Horace Smith
- Original name:
- Horatio Smith
- Died:
- July 12, 1849, Tunbridge Wells, Kent
- Also Known As:
- Horatio Smith
Horace Smith (born December 31, 1779, London, England—died July 12, 1849, Tunbridge Wells, Kent) was an English poet, novelist, and stockbroker who coauthored (with an older brother, James) Rejected Addresses; or, The New Theatrum Poetarum (1812), a collection of parodies of early 19th-century British writers that is considered a classic in the literature of parody.
Smith was the son of a London solicitor and the fifth of eight children. He became a successful stockbroker. While he made a living as a merchant and insurance broker, Smith wrote a number of novels, including The Runaway; or, The Seat of Benevolence (1800) and Horatio; or, Memoirs of the Davenport Family (1807). He also contributed regularly to several literary magazines of the day, and two of his plays—Highgate Tunnel; or, The Secret Arch (published and performed 1812) and First Impressions; or, Trade in the West (published and performed 1813)—were produced.
The occasion of Rejected Addresses was the rebuilding of Drury Lane Theatre in 1812, after a fire. The managers had offered a monetary prize for an address to be recited at the reopening in October. Unhappy with the responses—of the 112 offerings received, more than half mentioned phoenixes—the authorities instead commissioned a work from Lord Byron. Together Horace and James hit upon the idea of making the most popular poets of the time figure as competitors and of issuing an anonymous volume of unsuccessful addresses in parody of their various styles. They divided the task between them. Horace took Thomas Moore, Sir Walter Scott, and William Lisle Bowles, while James took William Wordsworth, Robert Southey, Samuel Taylor Coleridge, and George Crabbe. Both had a hand in parodying Lord Byron. Seven editions of Rejected Addresses were printed within three months. But for Horace in London (1813), an imitation of Horatian odes, the two brothers wrote no more together.

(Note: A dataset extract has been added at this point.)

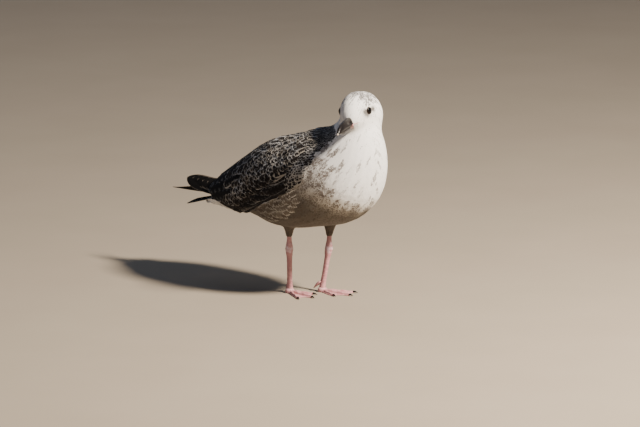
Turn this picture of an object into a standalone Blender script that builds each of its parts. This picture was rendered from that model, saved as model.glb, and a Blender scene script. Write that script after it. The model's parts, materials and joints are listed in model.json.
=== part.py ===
"""A life-size model of a first-winter large gull, standing with its head turned to its right.

The bird faces -Y, its left side is +X and up is +Z. Sizes below are in millimetres and are turned
into metres where a mesh is made. The trunk, neck and head are one smooth body of rounded masses,
sliced by planes square to a curved spine; wings, tail, bill, legs and feet are built round it.
"""

import math

import bmesh
import bpy
import numpy as np
from mathutils import Matrix, Vector

MM = 0.001

# Driving dimensions.
GAP = 0.4                      # clearance between neighbouring solids
BODY_HALF_WIDTH = 63.0         # trunk under the folded wings
HEAD_AT = np.array([0.0, -104.0, 277.0])
HEAD_TURN = 68.0               # degrees to the bird's right
HEAD_NOD = 3.0                 # degrees, bill down
HEAD_TILT = 5.0                # degrees, left eye raised
EYE_RADIUS = 7.2
EYE_SUNK = 5.3                 # depth of an eye's centre under the feathers
WING_TIP_BACK = 256.0
TAIL_END = 215.0

# Spine of the body as one Bezier curve in the mid-plane: (y, z) from the rump to the crown.
SPINE = np.array([[165.0, 140.0], [10.0, 160.0], [-104.0, 160.0], [-104.0, 309.0]])
NECK_START = 0.655             # places along the spine where the body is parted
HEAD_START = 0.845
BODY_SIDES = 32

COLOURS = {
    "white_plumage": (0.83, 0.83, 0.80, 1.0),
    "streaked_plumage": (0.74, 0.72, 0.67, 1.0),
    "mottled_plumage": (0.16, 0.13, 0.11, 1.0),
    "dark_quills": (0.025, 0.022, 0.022, 1.0),
    "horn_black": (0.03, 0.03, 0.035, 1.0),
    "eye": (0.01, 0.007, 0.006, 1.0),
    "leg_skin": (0.72, 0.42, 0.42, 1.0),
}
ROUGHNESS = {"horn_black": 0.35, "eye": 0.05, "leg_skin": 0.55}


def clear_scene():
    """Remove every object of the scene."""
    for thing in list(bpy.data.objects):
        bpy.data.objects.remove(thing)


def material(name):
    """The Principled material of one finish."""
    found = bpy.data.materials.get(name)
    if found:
        return found
    made = bpy.data.materials.new(name)
    made.use_nodes = True
    shader = made.node_tree.nodes["Principled BSDF"]
    shader.inputs["Base Color"].default_value = COLOURS[name]
    shader.inputs["Roughness"].default_value = ROUGHNESS.get(name, 0.8)
    made.diffuse_color = COLOURS[name]
    return made


def mesh_object(name, points, faces, finish):
    """An object from points in millimetres, its faces turned outwards."""
    mesh = bpy.data.meshes.new(name)
    mesh.from_pydata([tuple(p * MM) for p in np.asarray(points, float)], [], faces)
    shell = bmesh.new()
    shell.from_mesh(mesh)
    bmesh.ops.remove_doubles(shell, verts=shell.verts, dist=0.01 * MM)
    bmesh.ops.recalc_face_normals(shell, faces=shell.faces)
    shell.to_mesh(mesh)
    shell.free()
    mesh.materials.append(material(finish))
    mesh.shade_smooth()
    made = bpy.data.objects.new(name, mesh)
    bpy.context.scene.collection.objects.link(made)
    return made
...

Horace, however, after making a fortune through his stockbroking, produced some 20 historical novels—including Brambletye House; or, Cavaliers and Roundheads (1826), The Tor Hill (1826), Reuben Apsley (1827), Zillah; A Tale of the Holy City (1828), The New Forest (1829), and Walter Colyton (1830)—as well as volumes of essays and comic stories. He met poet Percy Bysshe Shelley in 1816, becoming the younger man’s financial adviser, patron, friend, and, after Shelley’s death, his champion. Smith’s three-volume Gaieties and Gravities (1825) contained many witty essays in both prose and verse.